* **WHAT YOU WILL DO**
Reproduce exactly the section that begins at the line containing "for piece in" and ends at the line containing "obj.data.transform(world)", both lines included; omit all other lines.

3D code data:
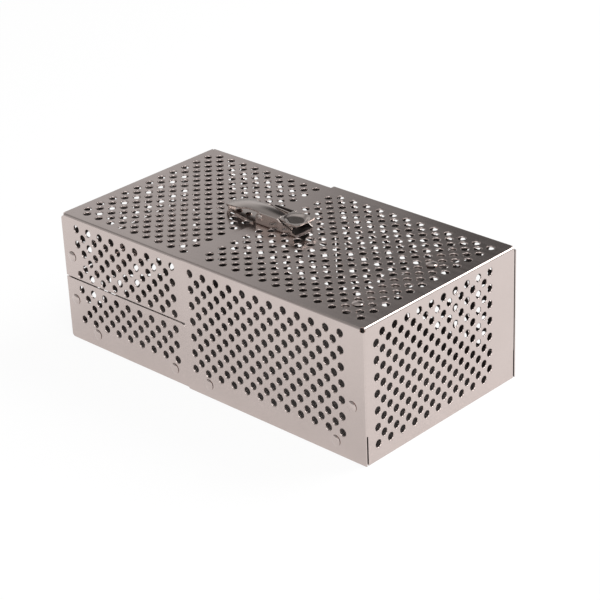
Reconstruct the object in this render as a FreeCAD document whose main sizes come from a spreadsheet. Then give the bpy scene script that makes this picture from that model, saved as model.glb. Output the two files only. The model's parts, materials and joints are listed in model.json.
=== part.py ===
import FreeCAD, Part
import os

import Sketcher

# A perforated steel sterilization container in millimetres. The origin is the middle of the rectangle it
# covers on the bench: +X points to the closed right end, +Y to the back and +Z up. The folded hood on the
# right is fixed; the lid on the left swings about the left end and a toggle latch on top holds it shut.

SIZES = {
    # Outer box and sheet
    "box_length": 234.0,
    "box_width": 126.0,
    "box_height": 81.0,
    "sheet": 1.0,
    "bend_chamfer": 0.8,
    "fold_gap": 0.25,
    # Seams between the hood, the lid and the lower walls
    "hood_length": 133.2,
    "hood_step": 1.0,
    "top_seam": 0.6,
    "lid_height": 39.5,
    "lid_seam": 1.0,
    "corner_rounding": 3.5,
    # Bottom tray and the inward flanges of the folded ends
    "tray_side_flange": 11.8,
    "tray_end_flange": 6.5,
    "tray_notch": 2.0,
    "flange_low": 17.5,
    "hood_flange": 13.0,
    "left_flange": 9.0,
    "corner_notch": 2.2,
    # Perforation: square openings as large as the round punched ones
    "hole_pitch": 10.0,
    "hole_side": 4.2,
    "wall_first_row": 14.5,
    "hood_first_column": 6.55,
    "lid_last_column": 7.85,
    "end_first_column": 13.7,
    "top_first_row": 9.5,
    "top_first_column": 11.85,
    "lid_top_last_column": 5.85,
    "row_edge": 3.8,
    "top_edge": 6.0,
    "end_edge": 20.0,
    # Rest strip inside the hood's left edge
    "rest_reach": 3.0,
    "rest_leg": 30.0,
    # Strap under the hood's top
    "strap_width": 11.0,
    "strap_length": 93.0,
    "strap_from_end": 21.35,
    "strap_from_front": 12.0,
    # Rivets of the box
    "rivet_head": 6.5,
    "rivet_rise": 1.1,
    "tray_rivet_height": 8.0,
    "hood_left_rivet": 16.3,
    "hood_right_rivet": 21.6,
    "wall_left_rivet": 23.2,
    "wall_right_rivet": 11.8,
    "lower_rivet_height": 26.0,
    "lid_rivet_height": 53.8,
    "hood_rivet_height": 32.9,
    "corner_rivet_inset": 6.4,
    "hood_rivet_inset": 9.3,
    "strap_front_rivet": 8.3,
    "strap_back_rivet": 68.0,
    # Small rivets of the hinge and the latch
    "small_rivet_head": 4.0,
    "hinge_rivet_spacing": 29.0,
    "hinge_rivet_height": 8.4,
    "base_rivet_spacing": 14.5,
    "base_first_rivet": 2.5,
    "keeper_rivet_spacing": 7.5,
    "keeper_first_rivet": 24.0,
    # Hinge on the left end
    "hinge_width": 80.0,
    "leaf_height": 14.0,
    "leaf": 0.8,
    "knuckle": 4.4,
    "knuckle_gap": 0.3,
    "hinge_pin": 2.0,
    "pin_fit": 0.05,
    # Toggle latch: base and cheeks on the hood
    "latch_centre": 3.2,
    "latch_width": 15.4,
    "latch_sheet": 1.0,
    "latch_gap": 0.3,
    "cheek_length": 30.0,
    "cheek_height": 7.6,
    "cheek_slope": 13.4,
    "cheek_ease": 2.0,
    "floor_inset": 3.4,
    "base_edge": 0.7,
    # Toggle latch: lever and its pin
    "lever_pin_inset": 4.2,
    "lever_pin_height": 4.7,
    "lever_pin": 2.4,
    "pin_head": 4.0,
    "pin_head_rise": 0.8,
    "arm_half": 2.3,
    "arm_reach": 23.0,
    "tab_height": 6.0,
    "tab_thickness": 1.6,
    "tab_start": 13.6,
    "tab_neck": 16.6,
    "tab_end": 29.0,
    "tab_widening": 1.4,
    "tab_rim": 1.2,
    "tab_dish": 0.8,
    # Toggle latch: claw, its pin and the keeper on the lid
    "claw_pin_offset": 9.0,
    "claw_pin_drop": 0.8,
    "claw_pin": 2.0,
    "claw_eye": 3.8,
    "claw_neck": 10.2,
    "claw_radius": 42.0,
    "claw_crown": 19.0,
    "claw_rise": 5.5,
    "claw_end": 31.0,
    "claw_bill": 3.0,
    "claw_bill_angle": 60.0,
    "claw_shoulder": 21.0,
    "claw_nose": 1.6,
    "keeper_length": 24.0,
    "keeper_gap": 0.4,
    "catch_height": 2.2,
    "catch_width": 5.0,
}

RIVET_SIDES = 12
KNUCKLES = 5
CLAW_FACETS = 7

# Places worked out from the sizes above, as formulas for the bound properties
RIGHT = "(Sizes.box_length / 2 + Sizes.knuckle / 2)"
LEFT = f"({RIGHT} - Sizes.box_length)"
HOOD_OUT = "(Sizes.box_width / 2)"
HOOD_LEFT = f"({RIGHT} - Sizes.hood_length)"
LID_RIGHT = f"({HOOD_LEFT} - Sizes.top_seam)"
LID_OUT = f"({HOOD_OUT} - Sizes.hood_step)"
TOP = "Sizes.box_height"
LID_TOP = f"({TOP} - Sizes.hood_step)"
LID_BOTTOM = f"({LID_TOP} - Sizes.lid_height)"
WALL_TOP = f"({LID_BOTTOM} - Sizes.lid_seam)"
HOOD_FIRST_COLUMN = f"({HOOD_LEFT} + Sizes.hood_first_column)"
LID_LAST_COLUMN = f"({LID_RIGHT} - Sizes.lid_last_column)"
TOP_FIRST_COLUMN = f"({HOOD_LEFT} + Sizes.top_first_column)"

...

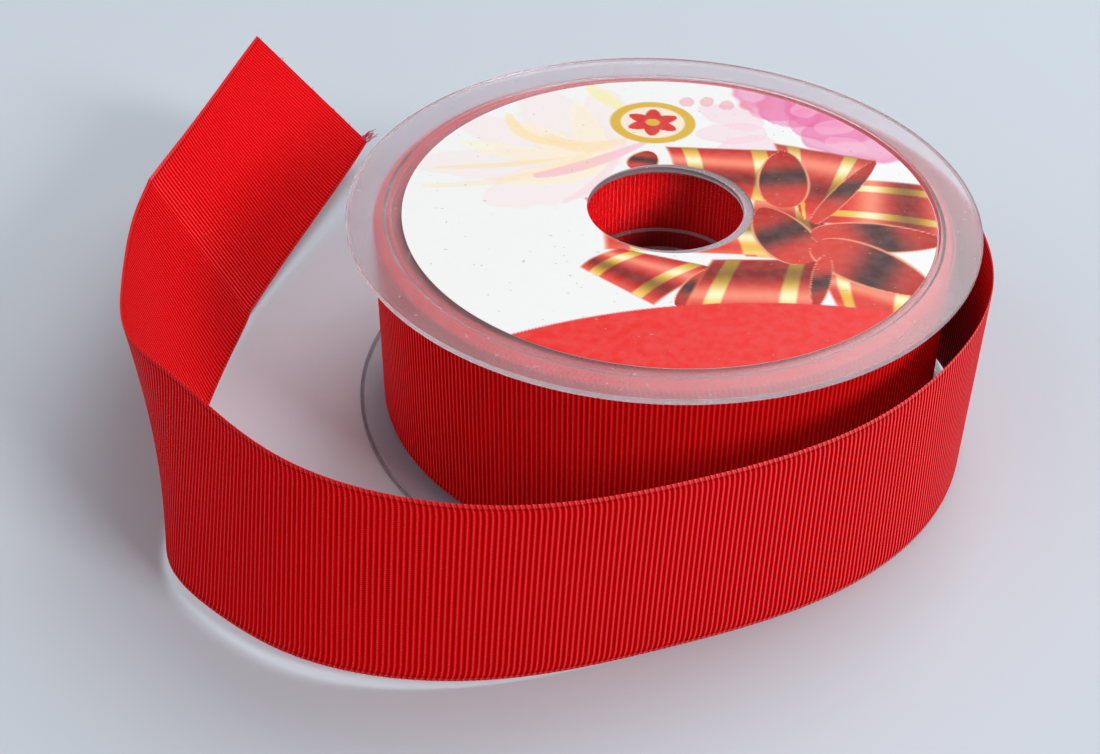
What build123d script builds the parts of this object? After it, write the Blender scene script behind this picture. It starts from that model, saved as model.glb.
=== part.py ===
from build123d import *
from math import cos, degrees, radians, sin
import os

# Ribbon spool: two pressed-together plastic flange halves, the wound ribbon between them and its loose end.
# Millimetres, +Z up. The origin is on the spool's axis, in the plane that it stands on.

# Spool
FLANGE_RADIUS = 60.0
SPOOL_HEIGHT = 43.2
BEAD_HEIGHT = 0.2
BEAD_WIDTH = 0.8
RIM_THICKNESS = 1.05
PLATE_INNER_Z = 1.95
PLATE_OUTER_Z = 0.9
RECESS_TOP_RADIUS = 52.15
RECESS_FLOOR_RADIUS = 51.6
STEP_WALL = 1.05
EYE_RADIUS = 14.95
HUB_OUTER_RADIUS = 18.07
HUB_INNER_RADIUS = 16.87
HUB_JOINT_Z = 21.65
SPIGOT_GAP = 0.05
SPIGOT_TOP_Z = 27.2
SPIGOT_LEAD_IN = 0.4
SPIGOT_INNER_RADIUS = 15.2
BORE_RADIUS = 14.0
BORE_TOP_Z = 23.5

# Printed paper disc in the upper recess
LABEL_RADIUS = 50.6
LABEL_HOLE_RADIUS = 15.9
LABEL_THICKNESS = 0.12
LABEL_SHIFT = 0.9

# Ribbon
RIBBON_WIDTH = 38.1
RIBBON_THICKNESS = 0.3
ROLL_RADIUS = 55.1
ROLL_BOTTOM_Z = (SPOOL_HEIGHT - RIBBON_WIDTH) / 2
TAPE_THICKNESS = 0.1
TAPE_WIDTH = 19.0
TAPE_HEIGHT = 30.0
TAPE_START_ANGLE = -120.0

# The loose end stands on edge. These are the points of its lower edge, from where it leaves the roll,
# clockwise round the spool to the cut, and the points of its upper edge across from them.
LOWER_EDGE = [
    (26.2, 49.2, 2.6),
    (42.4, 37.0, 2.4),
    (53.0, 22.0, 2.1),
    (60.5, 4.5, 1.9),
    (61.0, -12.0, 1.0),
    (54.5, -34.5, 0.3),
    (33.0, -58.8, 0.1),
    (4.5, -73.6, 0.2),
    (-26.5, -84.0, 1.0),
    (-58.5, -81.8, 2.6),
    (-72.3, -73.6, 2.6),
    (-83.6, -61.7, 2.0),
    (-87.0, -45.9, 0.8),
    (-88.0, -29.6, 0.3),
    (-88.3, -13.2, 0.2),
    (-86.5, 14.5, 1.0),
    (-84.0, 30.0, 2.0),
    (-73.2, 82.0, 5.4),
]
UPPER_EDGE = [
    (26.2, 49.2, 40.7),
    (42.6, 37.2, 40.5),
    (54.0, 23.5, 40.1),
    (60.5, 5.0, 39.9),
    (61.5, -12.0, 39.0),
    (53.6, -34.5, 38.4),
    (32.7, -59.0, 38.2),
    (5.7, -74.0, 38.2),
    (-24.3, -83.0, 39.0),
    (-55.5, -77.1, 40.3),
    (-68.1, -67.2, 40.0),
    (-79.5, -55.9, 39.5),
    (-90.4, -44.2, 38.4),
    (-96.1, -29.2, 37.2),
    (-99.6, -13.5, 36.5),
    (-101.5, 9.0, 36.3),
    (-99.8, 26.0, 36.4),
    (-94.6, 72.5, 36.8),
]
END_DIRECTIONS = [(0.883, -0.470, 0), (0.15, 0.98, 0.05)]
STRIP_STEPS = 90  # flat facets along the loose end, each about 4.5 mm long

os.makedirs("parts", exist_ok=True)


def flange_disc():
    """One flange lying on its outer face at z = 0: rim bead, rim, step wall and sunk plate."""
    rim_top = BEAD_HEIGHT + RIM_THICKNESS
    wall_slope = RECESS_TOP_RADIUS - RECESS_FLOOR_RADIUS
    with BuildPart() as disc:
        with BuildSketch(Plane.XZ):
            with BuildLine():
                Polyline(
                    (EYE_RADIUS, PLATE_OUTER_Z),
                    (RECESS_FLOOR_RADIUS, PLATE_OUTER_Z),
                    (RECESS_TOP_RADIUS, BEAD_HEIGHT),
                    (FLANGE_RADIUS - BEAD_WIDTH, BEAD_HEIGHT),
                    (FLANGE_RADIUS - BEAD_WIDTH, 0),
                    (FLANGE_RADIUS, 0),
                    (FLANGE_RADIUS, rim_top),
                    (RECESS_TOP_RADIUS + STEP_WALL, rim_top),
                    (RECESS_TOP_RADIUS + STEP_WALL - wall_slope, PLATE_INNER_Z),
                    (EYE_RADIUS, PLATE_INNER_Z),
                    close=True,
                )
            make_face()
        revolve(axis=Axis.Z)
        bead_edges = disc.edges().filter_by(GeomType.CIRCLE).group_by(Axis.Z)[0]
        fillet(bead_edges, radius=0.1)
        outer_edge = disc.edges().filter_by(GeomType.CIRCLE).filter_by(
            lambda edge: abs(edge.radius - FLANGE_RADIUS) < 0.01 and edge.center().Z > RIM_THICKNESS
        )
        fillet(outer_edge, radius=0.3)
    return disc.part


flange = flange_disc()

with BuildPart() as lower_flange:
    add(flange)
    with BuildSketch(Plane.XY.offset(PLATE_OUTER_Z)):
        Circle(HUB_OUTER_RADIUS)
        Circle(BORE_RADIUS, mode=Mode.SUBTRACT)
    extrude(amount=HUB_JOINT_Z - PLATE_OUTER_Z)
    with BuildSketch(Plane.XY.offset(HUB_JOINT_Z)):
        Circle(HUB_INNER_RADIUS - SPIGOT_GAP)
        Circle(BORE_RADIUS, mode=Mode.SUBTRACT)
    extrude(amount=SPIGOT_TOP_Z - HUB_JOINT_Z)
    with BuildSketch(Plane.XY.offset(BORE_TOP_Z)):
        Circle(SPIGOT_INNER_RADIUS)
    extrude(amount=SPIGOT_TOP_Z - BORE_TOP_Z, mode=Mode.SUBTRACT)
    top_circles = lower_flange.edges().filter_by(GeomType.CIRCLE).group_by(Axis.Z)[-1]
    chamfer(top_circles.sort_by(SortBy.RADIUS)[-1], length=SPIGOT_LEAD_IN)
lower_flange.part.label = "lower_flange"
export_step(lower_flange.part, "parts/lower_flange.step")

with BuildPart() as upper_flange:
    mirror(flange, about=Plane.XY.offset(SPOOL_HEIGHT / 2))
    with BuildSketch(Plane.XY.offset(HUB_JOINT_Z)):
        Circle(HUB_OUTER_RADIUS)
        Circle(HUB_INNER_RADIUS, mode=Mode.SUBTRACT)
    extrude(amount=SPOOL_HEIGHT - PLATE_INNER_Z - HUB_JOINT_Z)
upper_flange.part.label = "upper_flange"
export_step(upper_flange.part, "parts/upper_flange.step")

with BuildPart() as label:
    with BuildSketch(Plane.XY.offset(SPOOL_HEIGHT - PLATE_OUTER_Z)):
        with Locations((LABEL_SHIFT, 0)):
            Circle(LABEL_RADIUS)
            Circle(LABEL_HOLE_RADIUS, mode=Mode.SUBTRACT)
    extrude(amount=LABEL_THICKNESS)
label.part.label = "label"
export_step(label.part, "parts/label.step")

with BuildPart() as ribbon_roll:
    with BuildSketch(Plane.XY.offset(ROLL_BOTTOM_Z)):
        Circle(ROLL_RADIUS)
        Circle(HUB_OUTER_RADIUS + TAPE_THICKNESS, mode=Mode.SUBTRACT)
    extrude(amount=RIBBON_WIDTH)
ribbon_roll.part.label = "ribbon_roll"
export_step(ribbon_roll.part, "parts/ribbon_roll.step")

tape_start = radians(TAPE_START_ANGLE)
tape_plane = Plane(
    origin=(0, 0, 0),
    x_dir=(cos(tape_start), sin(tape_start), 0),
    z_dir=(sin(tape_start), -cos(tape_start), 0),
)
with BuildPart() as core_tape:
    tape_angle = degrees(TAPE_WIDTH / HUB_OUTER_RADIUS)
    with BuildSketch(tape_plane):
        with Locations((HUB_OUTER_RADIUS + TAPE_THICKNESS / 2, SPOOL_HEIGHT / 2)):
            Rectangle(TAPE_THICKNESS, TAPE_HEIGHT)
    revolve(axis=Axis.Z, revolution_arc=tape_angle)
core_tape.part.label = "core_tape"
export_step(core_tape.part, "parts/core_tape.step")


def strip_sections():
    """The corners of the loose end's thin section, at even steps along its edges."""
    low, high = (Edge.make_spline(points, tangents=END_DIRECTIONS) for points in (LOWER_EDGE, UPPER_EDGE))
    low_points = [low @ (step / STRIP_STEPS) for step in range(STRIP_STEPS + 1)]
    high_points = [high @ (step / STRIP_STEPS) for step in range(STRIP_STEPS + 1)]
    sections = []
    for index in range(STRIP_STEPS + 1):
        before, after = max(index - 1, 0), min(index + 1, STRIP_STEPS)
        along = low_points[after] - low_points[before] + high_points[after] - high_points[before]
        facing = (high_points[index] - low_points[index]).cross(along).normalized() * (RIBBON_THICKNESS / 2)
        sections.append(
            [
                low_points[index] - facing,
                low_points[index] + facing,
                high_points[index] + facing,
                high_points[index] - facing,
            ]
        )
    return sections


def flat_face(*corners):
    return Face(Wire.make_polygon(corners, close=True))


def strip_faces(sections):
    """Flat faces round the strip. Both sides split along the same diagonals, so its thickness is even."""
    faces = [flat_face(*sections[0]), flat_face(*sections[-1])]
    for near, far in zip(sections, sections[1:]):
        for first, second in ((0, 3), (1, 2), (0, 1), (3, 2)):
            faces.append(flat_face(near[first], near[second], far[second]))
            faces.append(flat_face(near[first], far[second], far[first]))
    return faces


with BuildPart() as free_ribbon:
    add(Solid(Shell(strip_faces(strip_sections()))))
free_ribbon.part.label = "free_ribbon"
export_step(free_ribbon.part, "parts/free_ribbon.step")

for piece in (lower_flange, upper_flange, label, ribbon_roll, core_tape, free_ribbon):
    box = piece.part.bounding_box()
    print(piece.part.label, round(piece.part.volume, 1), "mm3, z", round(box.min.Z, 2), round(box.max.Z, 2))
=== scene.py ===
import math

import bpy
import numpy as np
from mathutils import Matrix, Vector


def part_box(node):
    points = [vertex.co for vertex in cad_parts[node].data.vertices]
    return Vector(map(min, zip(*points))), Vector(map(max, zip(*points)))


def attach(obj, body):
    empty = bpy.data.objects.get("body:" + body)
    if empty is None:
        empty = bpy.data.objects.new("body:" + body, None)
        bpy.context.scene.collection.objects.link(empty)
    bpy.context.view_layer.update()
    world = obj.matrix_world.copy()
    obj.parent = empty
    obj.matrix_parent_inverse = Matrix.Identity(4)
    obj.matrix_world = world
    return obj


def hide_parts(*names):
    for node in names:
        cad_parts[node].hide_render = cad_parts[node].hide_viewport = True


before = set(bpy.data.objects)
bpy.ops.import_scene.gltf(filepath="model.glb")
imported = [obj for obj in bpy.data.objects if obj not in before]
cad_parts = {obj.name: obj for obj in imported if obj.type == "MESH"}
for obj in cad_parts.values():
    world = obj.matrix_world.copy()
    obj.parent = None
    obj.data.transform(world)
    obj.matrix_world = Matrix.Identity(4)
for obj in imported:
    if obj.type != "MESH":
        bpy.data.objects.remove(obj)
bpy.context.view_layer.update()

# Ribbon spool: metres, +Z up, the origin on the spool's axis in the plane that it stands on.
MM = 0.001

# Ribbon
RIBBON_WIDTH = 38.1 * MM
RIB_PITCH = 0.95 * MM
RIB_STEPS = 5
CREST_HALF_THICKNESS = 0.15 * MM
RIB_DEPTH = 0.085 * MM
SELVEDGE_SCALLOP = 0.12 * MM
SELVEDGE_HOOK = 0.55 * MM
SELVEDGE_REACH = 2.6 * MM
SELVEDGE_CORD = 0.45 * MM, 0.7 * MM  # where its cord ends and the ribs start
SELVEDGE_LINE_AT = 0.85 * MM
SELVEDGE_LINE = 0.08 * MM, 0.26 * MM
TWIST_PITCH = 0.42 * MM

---

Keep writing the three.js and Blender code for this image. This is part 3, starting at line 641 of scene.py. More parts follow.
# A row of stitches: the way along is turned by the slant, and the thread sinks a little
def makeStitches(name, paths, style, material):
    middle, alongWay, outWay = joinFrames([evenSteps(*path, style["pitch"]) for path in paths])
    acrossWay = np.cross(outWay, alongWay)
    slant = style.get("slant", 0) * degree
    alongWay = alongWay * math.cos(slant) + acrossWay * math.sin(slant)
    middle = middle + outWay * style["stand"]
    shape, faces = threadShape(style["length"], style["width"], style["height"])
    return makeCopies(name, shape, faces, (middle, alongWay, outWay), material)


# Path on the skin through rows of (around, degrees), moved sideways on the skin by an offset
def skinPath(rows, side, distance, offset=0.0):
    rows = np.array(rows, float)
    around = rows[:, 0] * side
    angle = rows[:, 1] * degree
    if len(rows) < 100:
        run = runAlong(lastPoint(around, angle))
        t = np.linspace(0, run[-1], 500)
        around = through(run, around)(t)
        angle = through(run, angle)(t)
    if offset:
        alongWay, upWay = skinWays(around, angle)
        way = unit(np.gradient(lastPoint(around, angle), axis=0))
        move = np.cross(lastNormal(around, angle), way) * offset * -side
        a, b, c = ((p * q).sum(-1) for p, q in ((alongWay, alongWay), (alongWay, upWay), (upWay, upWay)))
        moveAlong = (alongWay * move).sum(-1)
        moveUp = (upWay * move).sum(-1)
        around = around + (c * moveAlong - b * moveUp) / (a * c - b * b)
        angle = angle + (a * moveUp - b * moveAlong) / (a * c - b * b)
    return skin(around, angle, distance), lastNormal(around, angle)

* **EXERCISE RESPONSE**
for piece in (lower_flange, upper_flange, label, ribbon_roll, core_tape, free_ribbon):
    box = piece.part.bounding_box()
    print(piece.part.label, round(piece.part.volume, 1), "mm3, z", round(box.min.Z, 2), round(box.max.Z, 2))
=== scene.py ===
import math

import bpy
import numpy as np
from mathutils import Matrix, Vector


def part_box(node):
    points = [vertex.co for vertex in cad_parts[node].data.vertices]
    return Vector(map(min, zip(*points))), Vector(map(max, zip(*points)))


def attach(obj, body):
    empty = bpy.data.objects.get("body:" + body)
    if empty is None:
        empty = bpy.data.objects.new("body:" + body, None)
        bpy.context.scene.collection.objects.link(empty)
    bpy.context.view_layer.update()
    world = obj.matrix_world.copy()
    obj.parent = empty
    obj.matrix_parent_inverse = Matrix.Identity(4)
    obj.matrix_world = world
    return obj


def hide_parts(*names):
    for node in names:
        cad_parts[node].hide_render = cad_parts[node].hide_viewport = True


before = set(bpy.data.objects)
bpy.ops.import_scene.gltf(filepath="model.glb")
imported = [obj for obj in bpy.data.objects if obj not in before]
cad_parts = {obj.name: obj for obj in imported if obj.type == "MESH"}
for obj in cad_parts.values():
    world = obj.matrix_world.copy()
    obj.parent = None
    obj.data.transform(world)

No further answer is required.